Consider first $G=Sp(1)=SU(2)=S^3$. It is well known that $\pi_4(S^3) = \mathbb Z/2$.

Now lets compare and contrast $SU(3)$ with $Sp(2)$. $SU(3)/SU(2) = S^5$, while $Sp(2)/Sp(1) = S^7$, and these lead to fibration sequences $ S^3 \rightarrow SU(3) \rightarrow S^5$ and $ S^3 \rightarrow Sp(2) \rightarrow S^7$. The associated long exact sequences of homotopy groups make it obvious that $\pi_4(Sp(2)) = \mathbb Z/2$; more surprising from this perspective is that $\pi_4(SU(3)) = 0$.

In general, well chosen (= highly connected) homogeneous spaces $G/H$ let one get at $\pi_*(G)$ from knowledge of $\pi_*(H)$ for $*$ not too large. For example, $G_2/SU(3) = S^6$, so $\pi_4(G_2) = 0$.

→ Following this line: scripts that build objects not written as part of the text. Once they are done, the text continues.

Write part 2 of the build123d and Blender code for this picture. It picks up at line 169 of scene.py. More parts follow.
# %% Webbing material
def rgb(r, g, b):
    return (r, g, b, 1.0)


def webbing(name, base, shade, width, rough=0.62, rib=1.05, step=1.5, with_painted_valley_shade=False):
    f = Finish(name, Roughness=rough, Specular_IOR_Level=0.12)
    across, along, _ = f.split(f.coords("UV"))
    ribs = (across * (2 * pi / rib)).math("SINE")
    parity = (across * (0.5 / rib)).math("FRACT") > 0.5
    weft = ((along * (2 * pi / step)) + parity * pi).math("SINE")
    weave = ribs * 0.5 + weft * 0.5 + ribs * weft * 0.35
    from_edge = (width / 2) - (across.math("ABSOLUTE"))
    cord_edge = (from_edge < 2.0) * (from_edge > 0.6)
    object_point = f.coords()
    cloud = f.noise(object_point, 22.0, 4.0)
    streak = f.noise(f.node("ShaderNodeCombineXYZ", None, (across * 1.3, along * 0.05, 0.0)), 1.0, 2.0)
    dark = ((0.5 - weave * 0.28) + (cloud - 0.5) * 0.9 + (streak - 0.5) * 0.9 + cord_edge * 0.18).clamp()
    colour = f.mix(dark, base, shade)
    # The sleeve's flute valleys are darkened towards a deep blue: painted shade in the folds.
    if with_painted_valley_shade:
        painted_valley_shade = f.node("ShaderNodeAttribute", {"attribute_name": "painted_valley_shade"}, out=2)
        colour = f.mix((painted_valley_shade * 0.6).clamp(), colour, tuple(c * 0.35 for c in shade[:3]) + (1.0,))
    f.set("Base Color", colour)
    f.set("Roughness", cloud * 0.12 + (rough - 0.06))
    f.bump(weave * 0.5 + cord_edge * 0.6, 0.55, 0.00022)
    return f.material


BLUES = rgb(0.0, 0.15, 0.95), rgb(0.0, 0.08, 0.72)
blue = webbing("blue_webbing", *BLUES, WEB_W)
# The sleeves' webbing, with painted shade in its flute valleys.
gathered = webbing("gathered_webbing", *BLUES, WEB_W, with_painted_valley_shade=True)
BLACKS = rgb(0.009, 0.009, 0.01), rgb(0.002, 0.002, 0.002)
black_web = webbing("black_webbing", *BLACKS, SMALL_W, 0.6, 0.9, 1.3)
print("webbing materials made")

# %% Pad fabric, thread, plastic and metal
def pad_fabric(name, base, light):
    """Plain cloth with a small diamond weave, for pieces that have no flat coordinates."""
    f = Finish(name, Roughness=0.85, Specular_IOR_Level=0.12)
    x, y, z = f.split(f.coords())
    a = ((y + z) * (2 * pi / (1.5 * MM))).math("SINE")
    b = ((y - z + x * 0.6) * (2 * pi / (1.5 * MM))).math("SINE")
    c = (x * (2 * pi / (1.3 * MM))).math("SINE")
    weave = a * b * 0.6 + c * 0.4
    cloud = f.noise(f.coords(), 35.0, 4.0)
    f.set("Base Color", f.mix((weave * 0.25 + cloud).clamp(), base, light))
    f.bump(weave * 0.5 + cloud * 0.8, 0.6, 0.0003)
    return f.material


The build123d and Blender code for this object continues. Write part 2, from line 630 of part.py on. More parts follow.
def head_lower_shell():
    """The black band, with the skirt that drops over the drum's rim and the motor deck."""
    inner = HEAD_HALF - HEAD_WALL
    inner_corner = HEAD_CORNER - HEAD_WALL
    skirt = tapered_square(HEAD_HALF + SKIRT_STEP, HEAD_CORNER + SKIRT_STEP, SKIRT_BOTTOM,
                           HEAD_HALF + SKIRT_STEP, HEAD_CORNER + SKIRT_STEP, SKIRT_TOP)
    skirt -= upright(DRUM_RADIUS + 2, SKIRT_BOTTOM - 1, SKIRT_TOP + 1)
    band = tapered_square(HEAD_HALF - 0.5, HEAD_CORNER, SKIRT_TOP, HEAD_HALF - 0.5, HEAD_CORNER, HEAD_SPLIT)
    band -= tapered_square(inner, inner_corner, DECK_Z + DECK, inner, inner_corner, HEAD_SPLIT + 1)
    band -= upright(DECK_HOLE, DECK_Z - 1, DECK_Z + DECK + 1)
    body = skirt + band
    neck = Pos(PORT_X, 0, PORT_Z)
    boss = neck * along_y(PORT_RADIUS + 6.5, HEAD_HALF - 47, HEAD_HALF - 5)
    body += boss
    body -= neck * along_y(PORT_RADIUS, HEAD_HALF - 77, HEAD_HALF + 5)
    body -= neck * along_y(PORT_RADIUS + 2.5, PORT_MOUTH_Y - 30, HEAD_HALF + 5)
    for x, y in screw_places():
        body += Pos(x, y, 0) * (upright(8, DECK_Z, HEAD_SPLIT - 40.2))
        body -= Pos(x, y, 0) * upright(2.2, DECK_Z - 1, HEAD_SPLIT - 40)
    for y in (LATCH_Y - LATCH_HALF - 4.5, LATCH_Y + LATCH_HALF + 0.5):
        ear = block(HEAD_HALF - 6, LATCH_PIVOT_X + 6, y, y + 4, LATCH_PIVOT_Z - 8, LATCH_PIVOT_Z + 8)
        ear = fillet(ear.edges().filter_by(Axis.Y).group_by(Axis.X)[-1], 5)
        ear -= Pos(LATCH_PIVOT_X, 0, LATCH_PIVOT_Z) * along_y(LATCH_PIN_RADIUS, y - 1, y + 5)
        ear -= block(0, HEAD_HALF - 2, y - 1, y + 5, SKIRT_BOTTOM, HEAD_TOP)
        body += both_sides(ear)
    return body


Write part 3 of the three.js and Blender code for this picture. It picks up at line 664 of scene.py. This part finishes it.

Finally, here is a general method: Let $G\langle 3\rangle$ be the fiber of the fundamental class $G \rightarrow K(\mathbb Z,3)$. Then $\pi_4(G) = \pi_4(G\langle 3\rangle) = H_4(G\langle 3\rangle;\mathbb Z)$. Then one can try to get at this homology group using the Serre spectral sequence associated to the fibration $K(\mathbb Z,2) \rightarrow G\langle 3 \rangle \rightarrow G$.

In various papers, M. Mimura has done much analysis of this sort, and in particular computes the first couple dozen homotopy groups of all of the exceptional Lie groups.

There is actually a collection of more general statements that detail the structure of the $\pi_4$.

Firstly it was Browder [The Cohomology of Covering Spaces of H-Spaces] who proved that a simply connected finite H-space is 2-connected. Clark [On $\pi_3$ of Finite Dimensional H-Spaces] showed that the first non-vanishing homotopy group of a finite loop space appeared in degrees 1 or 3 (the result that $\pi_2=0$ for a simply connected finite H-space also appears in Browders [Torsion in H-Spaces], see also Lin's [The First Homotopy Group of a Finite H-Space]). Kane and Hubbuck [On $\pi_3$ of a Finite H-Space] prove that $\pi_3$ is torsion free, building on previous work of Thomas and Lin which required stricter assumptions (the Lie group $E_8$ does not fall under Thomas's requirements, for instance).

Finally Hubbuck [Homotopy Groups of Finite H-Spaces] studied $\pi_4$, showing that it was a direct sum of finite groups of order 2. The proof uses JHC Whitehead's Certain Exact Sequence (see Baues [Homotopy Type and Homology] for a good discussion), identifying the groups that appear within using the work of others. The end result is an exact sequence

$H_5(X;\mathbb{Z})\xrightarrow{\rho_2} H_5(X;\mathbb{Z}_2)\xrightarrow{Sq^2_*}H_3(X;\mathbb{Z}_2)\rightarrow \pi_4X\rightarrow0$

And we know that $H_3(X;\mathbb{Z}_2)=\oplus\,\mathbb{Z}_2$ from the Hurewicz theorem and the work of Kane and Hubbuck so the result on $\pi_4X$ follows.

Harper claims that if $X$ is simply connected and $H_*(\Omega X;\mathbb{Z})$ is torsion free then the result follows from the previous work of Bott and Samelson [Applications of the Theory of Morse to Symmetric Spaces].